• _Request_: Restate verbatim the lines between the one holding "obj.data.transform(world)" and the one holding "SEAT_PROUD = PAD_PROUD - GLAZE", both included, and no others.

• _Given material_:
....
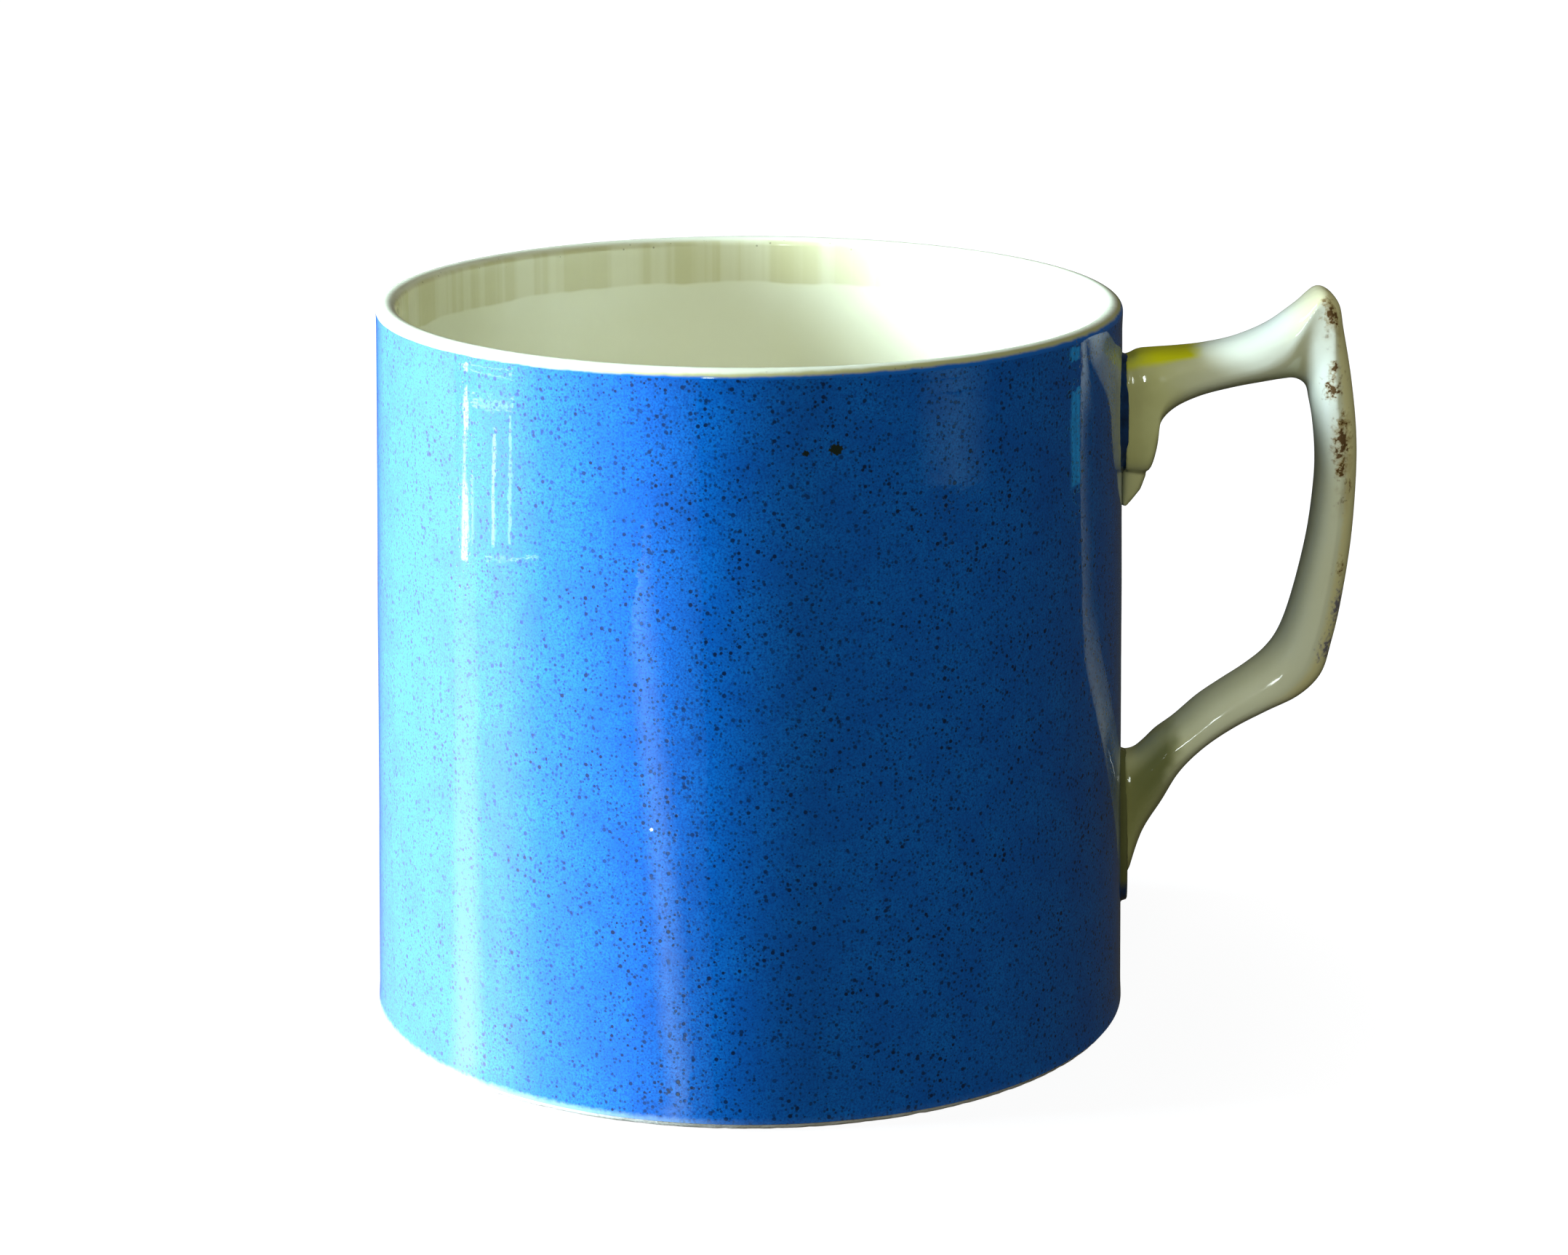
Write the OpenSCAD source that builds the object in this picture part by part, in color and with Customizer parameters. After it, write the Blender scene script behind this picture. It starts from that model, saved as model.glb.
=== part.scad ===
// Straight-sided ceramic mug with a spurred loop handle.
// The clay body and the clay handle are two separate pieces joined by two pads of slip.
// Every glaze coat is its own skin, laid face to face on the clay that it covers.
// +Z is up, the foot stands on Z = 0, the mug's axis is the Z axis and the handle points along +X.

/* [Body] */
// Height from the foot to the crest of the lip
mug_h = 83; // [76:0.1:90]
// Outer radius of the glazed wall at the lip
lip_r = 42; // [40.5:0.1:44]
// Outer radius of the glazed wall at the foot
base_r = 43.7; // [42:0.1:45]
// Radius of the glazed mouth, a straight bore down to the floor's rounding
mouth_r = 39.6; // [37:0.1:39.8]
// Height of the glazed floor above the foot
floor_z = 5; // [4:0.1:8]
// Radius of the rounding between the glazed floor and wall
floor_round = 6; // [3:0.1:10]
// Height of the rounded part of the lip
lip_rise = 1; // [0.6:0.1:2]

/* [Foot] */
// Radius of the rounding at the outside of the foot
foot_round = 0.8; // [0.5:0.1:3]
// Inner radius of the ring that the mug stands on
foot_in_r = 37.5; // [30:0.1:39]
// Depth of the recess inside the foot ring
recess_depth = 2; // [1.2:0.1:2.5]
// How far the side of the recess leans inwards
recess_lean = 0.9; // [0.4:0.1:2]

/* [Glaze] */
// Thickness of every glaze coat
glaze_t = 0.2; // [0.15:0.05:0.45]
// How far a slip pad stands proud of the glazed wall
slip_proud = 0.8; // [0.3:0.05:0.9]
// How far a slip pad shows round the handle's end
slip_margin = 0.3; // [0.2:0.1:0.8]

/* [Handle] */
// Reach of the grip's back from the wall at the lip
reach = 27.1; // [24:0.1:32]
// Width of the handle across its sides at the grip
handle_w = 8.4; // [7:0.1:11]
// Squareness of the handle's back: 2 is an ellipse, more is squarer
back_square = 3; // [2:0.1:4]
// Squareness of the handle's finger side
grip_square = 2.3; // [2:0.1:4]

/* [Hidden] */
$fn = 96;

arc_steps = 10;
section_sides = 20;
rings_per_span = 2;

// Stations of the handle from the upper wall joint, over the thumb spur, to the lower wall joint.
// Each holds the back's [out, up], the finger side's [out, up] and the width as a share of handle_w.
// Out is measured from the lip's radius and up from the foot, for a 27.1 mm reach and an 83 mm mug.
design_reach = 27.1;
design_h = 83;
STATIONS = [
    [1.0, 76.2, 1.3, 59.0, 0.88],
    [2.1, 76.8, 3.3, 62.0, 0.96],
    [3.8, 77.0, 4.2, 65.4, 1.00],
    [5.4, 77.1, 4.4, 68.2, 1.02],
    [7.0, 77.2, 6.0, 70.2, 1.02],
    [9.5, 77.5, 9.0, 71.7, 1.00],
    [13.0, 78.3, 12.8, 72.7, 1.00],
    [16.6, 79.9, 16.2, 73.3, 1.00],
    [19.6, 82.1, 18.4, 73.6, 0.98],
    [22.3, 84.0, 19.9, 73.6, 0.94],
    [24.3, 82.6, 21.1, 72.8, 0.96],
    [25.0, 79.6, 21.6, 71.0, 0.98],
    [26.1, 74.0, 22.1, 68.6, 1.00],
    [26.9, 68.0, 22.5, 65.0, 1.00],
    [27.1, 62.5, 22.5, 61.2, 1.00],
    [26.8, 55.0, 21.9, 55.2, 1.00],
    [25.9, 47.5, 20.5, 48.4, 1.00],
    [25.0, 42.8, 19.1, 44.0, 1.00],
    [24.0, 39.2, 17.4, 41.5, 0.98],
    [21.6, 36.6, 15.0, 39.5, 0.98],
    [18.0, 34.7, 12.4, 37.7, 1.00],
    [14.2, 32.6, 9.8, 35.8, 1.02],
    [10.8, 30.2, 7.2, 33.4, 1.02],
    [8.0, 27.2, 5.3, 31.3, 1.02],
    [6.0, 23.6, 4.0, 30.2, 0.98],
    [3.7, 19.6, 2.9, 29.7, 0.94],
    [2.2, 14.4, 2.0, 29.4, 0.88],
];

lip_half = (lip_r - mouth_r) / 2;
lip_mid = (lip_r + mouth_r) / 2;
rim_z = mug_h - lip_rise;
last_span = len(STATIONS) - 2;
upper_end = [STATIONS[0][3], STATIONS[0][1]] * mug_h / design_h;
lower_end = [STATIONS[last_span + 1][1], STATIONS[last_span + 1][3]] * mug_h / design_h;
// The lower pad trails below the handle's end
lower_tail = 3;
// Half the size of a block that takes in the whole mug
clear = 60;

// Outer radius of the glazed wall at height z
function wall_r(z) = base_r + (lip_r - base_r) * z / mug_h;

// Points on an ellipse's arc from angle a to angle b
function arc(centre, rx, rz, a, b) =
    [for (i = [0:arc_steps]) let(t = a + (b - a) * i / arc_steps) centre + [rx * cos(t), rz * sin(t)]];

// The inside from the floor's centre up to the lip, pushed t into the clay
function inside(t) = concat(
    [[0, floor_z - t]],
    arc([mouth_r - floor_round, floor_z + floor_round], floor_round + t, floor_round + t, 270, 360)
);

// The lip's rounding from the inside over to the outside, pushed t into the clay
function lip(t) = arc([lip_mid, rim_z], lip_half - t, lip_rise - t, 180, 0);

// The underside from the foot ring's inner edge to the centre, pushed t away from the clay
function underside(t) = [
    [foot_in_r - recess_lean - t, recess_depth - t],
    [0, recess_depth - t],
];

module mug_body() {
    foot_centre = [wall_r(foot_round) - glaze_t - foot_round, foot_round];
    color("ivory") rotate_extrude()
        polygon(concat(inside(glaze_t), lip(glaze_t),
                       arc(foot_centre, foot_round, foot_round, 0, -90),
                       [[foot_in_r, 0]], underside(0)));
}

module lining_glaze() {
    clay_side = concat(inside(glaze_t), lip(glaze_t));
    color("cornsilk") rotate_extrude()
        polygon(concat(inside(0), lip(0), [for (i = [len(clay_side) - 1:-1:0]) clay_side[i]]));
}

module base_glaze() {
    // The coat stops this share of the recess's depth above the standing ring
    stop = 0.4;
    stop_z = recess_depth * stop;
    stop_r = foot_in_r - recess_lean * stop;
    color("cornsilk") rotate_extrude()
        polygon(concat([[0, recess_depth], [foot_in_r - recess_lean, recess_depth],
                        [stop_r, stop_z], [stop_r - glaze_t, stop_z]], underside(glaze_t)));
}

// The layer between two pushes outwards of the glazed wall, over a range of heights
module wall_layer(low, high, t_in, t_out) {
    rotate_extrude()
        polygon([[wall_r(low) + t_in, low], [wall_r(low) + t_out, low],
                 [wall_r(high) + t_out, high], [wall_r(high) + t_in, high]]);
}

// A superellipse's point at angle a, [along the chord, across the handle], squarer on the back
function section_point(a, depth, width) =
    let(n = cos(a) > 0 ? back_square : grip_square)
    [sign(cos(a)) * pow(abs(cos(a)), 2 / n) * depth / 2,
     sign(sin(a)) * pow(abs(sin(a)), 2 / n) * width / 2];

// A slip pad's outline seen along X, as [across, up] points
function pad_outline(ends, width) =
    [for (i = [0:2 * section_sides - 1])
        let(p = section_point(180 * i / section_sides, ends[1] - ends[0] + 2 * slip_margin,
                              width + 2 * slip_margin))
        [p[1], (ends[0] + ends[1]) / 2 + p[0]]];

// The straight prism along +X that a pad's outline sweeps
module pad_prism(ends, width) {
    rotate([90, 0, 90]) linear_extrude(clear) polygon(pad_outline(ends, width));
}

module slip_pad(ends, width) {
    color("oldlace") intersection() {
        wall_layer(ends[0] - clear, ends[1] + clear, -glaze_t, slip_proud);
        pad_prism(ends, width);
    }
}

upper_pad = upper_end;
lower_pad = lower_end - [lower_tail, 0];
upper_pad_w = STATIONS[0][4] * handle_w;
lower_pad_w = STATIONS[last_span + 1][4] * handle_w;

module upper_slip_joint() {
    slip_pad(upper_pad, upper_pad_w);
}

module lower_slip_joint() {
    slip_pad(lower_pad, lower_pad_w);
}

module blue_glaze() {
    color("royalblue") difference() {
        wall_layer(foot_round, rim_z, -glaze_t, 0);
        pad_prism(upper_pad, upper_pad_w);
        pad_prism(lower_pad, lower_pad_w);
    }
}

// A station scaled to this mug: [back x, back z, finger x, finger z, width]
function station(i) =
    let(s = STATIONS[i], kx = reach / design_reach, kz = mug_h / design_h)
    [lip_r + s[0] * kx, s[1] * kz, lip_r + s[2] * kx, s[3] * kz, s[4] * handle_w];

// Smooth curve through stations b and c, where t runs from 0 to 1 between them
function blend(a, b, c, d, t) =
    b + t * (c - a) / 2 + t * t * (a - 2.5 * b + 2 * c - d / 2) + t * t * t * (3 * b - a - 3 * c + d) / 2;

function between(i, t) =
    blend(station(max(i - 1, 0)), station(i), station(i + 1), station(min(i + 2, last_span + 1)), t);

// A ring of points round a station, grown by t all round
function ring(s, t) =
    let(back = [s[0], s[1]], front = [s[2], s[3]], mid = (back + front) / 2,
        depth = norm(back - front), u = (back - front) / depth)
    [for (k = [0:section_sides - 1])
        let(p = section_point(360 * k / section_sides, depth + 2 * t, s[4] + 2 * t))
        [mid[0] + u[0] * p[0], p[1], mid[1] + u[1] * p[0]]];

// A ring pushed along X onto the outer face of the slip pads, shrunk about its middle by k
function seated(points, k) =
    let(mid = [for (p = points) 1] * points / len(points))
    [for (p = points) let(y = p[1] * k, z = mid[2] + (p[2] - mid[2]) * k)
        [sqrt(pow(wall_r(z) + slip_proud, 2) - y * y), y, z]];

// Every ring of the handle's surface between its two wall joints, grown by t
function rings(t) = concat(
    [seated(ring(station(0), t), 1)],
    [for (i = [0:last_span], j = [i == 0 ? 1 : 0:rings_per_span - 1]) ring(between(i, j / rings_per_span), t)],
    [seated(ring(station(last_span + 1), t), 1)]
);

// The triangles between consecutive rings, which close into a loop if closed is true
function skin(count, closed) =
    let(n = section_sides)
    [for (i = [0:closed ? count - 1 : count - 2], k = [0:n - 1], half = [0, 1])
        let(a = i * n + k, b = i * n + (k + 1) % n, c = (i + 1) % count * n + k, d = (i + 1) % count * n + (k + 1) % n)
        half == 0 ? [a, b, d] : [a, d, c]];

// The triangles that close a ring to one point
function cap(first, tip, flip) =
    [for (k = [0:section_sides - 1])
        let(a = first + k, b = first + (k + 1) % section_sides)
        flip ? [a, b, tip] : [b, a, tip]];

module handle() {
    surface_rings = rings(-glaze_t);
    top = surface_rings[0];
    bottom = surface_rings[len(surface_rings) - 1];
    all_rings = concat([seated(top, 0.3), seated(top, 0.65)], surface_rings,
                       [seated(bottom, 0.65), seated(bottom, 0.3)]);
    points = [for (r = all_rings) each r];
    count = len(all_rings);
    color("ivory") polyhedron(
        concat(points, [seated(top, 0)[0], seated(bottom, 0)[0]]),
        concat(skin(count, false), cap(0, len(points), false),
               cap((count - 1) * section_sides, len(points) + 1, true)));
}

module handle_glaze() {
    outer = rings(0);
    inner = rings(-glaze_t);
    all_rings = concat(outer, [for (i = [len(inner) - 1:-1:0]) inner[i]]);
    color("cornsilk") polyhedron([for (r = all_rings) each r], skin(len(all_rings), true));
}

mug_body();
handle();
upper_slip_joint();
lower_slip_joint();
blue_glaze();
lining_glaze();
handle_glaze();
base_glaze();
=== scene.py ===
"""The looks of a glazed ceramic mug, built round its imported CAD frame.

Every piece is a smooth, dense mesh of the CAD piece that it stands for: turned pieces are lathed from
profiles in millimetres, and the handle is lofted between two rails and then fused like wet clay.
Lengths are in millimetres in the builders below and in metres in every Blender object.
"""

import math

import bpy
from mathutils import Matrix, Vector, kdtree, noise

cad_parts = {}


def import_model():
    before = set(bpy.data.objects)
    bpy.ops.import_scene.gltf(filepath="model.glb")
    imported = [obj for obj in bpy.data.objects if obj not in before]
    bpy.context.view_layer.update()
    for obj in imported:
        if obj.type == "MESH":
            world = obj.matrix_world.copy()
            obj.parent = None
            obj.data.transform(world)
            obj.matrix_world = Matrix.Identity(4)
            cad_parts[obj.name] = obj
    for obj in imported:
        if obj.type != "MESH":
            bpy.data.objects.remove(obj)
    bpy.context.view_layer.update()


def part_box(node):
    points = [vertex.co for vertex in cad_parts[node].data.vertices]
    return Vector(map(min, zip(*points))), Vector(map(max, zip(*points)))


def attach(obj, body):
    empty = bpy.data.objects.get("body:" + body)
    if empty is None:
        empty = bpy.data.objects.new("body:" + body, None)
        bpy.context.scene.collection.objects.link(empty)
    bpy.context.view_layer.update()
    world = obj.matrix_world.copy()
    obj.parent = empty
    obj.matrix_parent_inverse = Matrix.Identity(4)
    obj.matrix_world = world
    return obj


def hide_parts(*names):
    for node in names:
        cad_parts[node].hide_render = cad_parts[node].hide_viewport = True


MM = 0.001

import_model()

# ---------------------------------------------------------------- sizes

blue_low, blue_high = (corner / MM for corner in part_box("blue_glaze"))
lining_low, lining_high = (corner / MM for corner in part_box("lining_glaze"))
base_low, base_high = (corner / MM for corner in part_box("base_glaze"))
handle_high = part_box("handle_glaze")[1] / MM

# The part's own sizes that no box shows.
GLAZE = 0.2
LIP_HALF = 1.2
FLOOR_ROUND = 6.0
FOOT_IN_R = 37.5
PAD_PROUD = 0.8
SEAT_PROUD = PAD_PROUD - GLAZE

# The sizes that the boxes give.
MUG_H = lining_high.z
FLOOR_Z = lining_low.z + GLAZE
RIM_Z = blue_high.z
FOOT_ROUND = blue_low.z
LIP_R = -lining_low.x
FOOT_R = -blue_low.x
MOUTH_R = LIP_R - 2 * LIP_HALF
RECESS_R = -base_low.x
RECESS_Z = base_high.z
HANDLE_REACH = handle_high.x - LIP_R


def wall_r(z):
    """Radius of the glazed wall at height z."""
    slope = (FOOT_R - LIP_R) / (RIM_Z - FOOT_ROUND)
    return LIP_R + slope * (RIM_Z - z)


# ---------------------------------------------------------------- meshes

SHARP_DEG = 40


def smoothstep(t):
    t = min(max(t, 0.0), 1.0)
    return t * t * (3 - 2 * t)


def make_object(name, points_mm, faces):
    mesh = bpy.data.meshes.new(name)
    mesh.from_pydata([Vector(p) * MM for p in points_mm], [], faces)
    mesh.shade_smooth()
    mesh.set_sharp_from_angle(angle=math.radians(SHARP_DEG))
    obj = bpy.data.objects.new(name, mesh)
    bpy.context.scene.collection.objects.link(obj)
    return obj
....
• _The output_:
            obj.data.transform(world)
            obj.matrix_world = Matrix.Identity(4)
            cad_parts[obj.name] = obj
    for obj in imported:
        if obj.type != "MESH":
            bpy.data.objects.remove(obj)
    bpy.context.view_layer.update()


def part_box(node):
    points = [vertex.co for vertex in cad_parts[node].data.vertices]
    return Vector(map(min, zip(*points))), Vector(map(max, zip(*points)))


def attach(obj, body):
    empty = bpy.data.objects.get("body:" + body)
    if empty is None:
        empty = bpy.data.objects.new("body:" + body, None)
        bpy.context.scene.collection.objects.link(empty)
    bpy.context.view_layer.update()
    world = obj.matrix_world.copy()
    obj.parent = empty
    obj.matrix_parent_inverse = Matrix.Identity(4)
    obj.matrix_world = world
    return obj


def hide_parts(*names):
    for node in names:
        cad_parts[node].hide_render = cad_parts[node].hide_viewport = True


MM = 0.001

import_model()

# ---------------------------------------------------------------- sizes

blue_low, blue_high = (corner / MM for corner in part_box("blue_glaze"))
lining_low, lining_high = (corner / MM for corner in part_box("lining_glaze"))
base_low, base_high = (corner / MM for corner in part_box("base_glaze"))
handle_high = part_box("handle_glaze")[1] / MM

# The part's own sizes that no box shows.
GLAZE = 0.2
LIP_HALF = 1.2
FLOOR_ROUND = 6.0
FOOT_IN_R = 37.5
PAD_PROUD = 0.8
SEAT_PROUD = PAD_PROUD - GLAZE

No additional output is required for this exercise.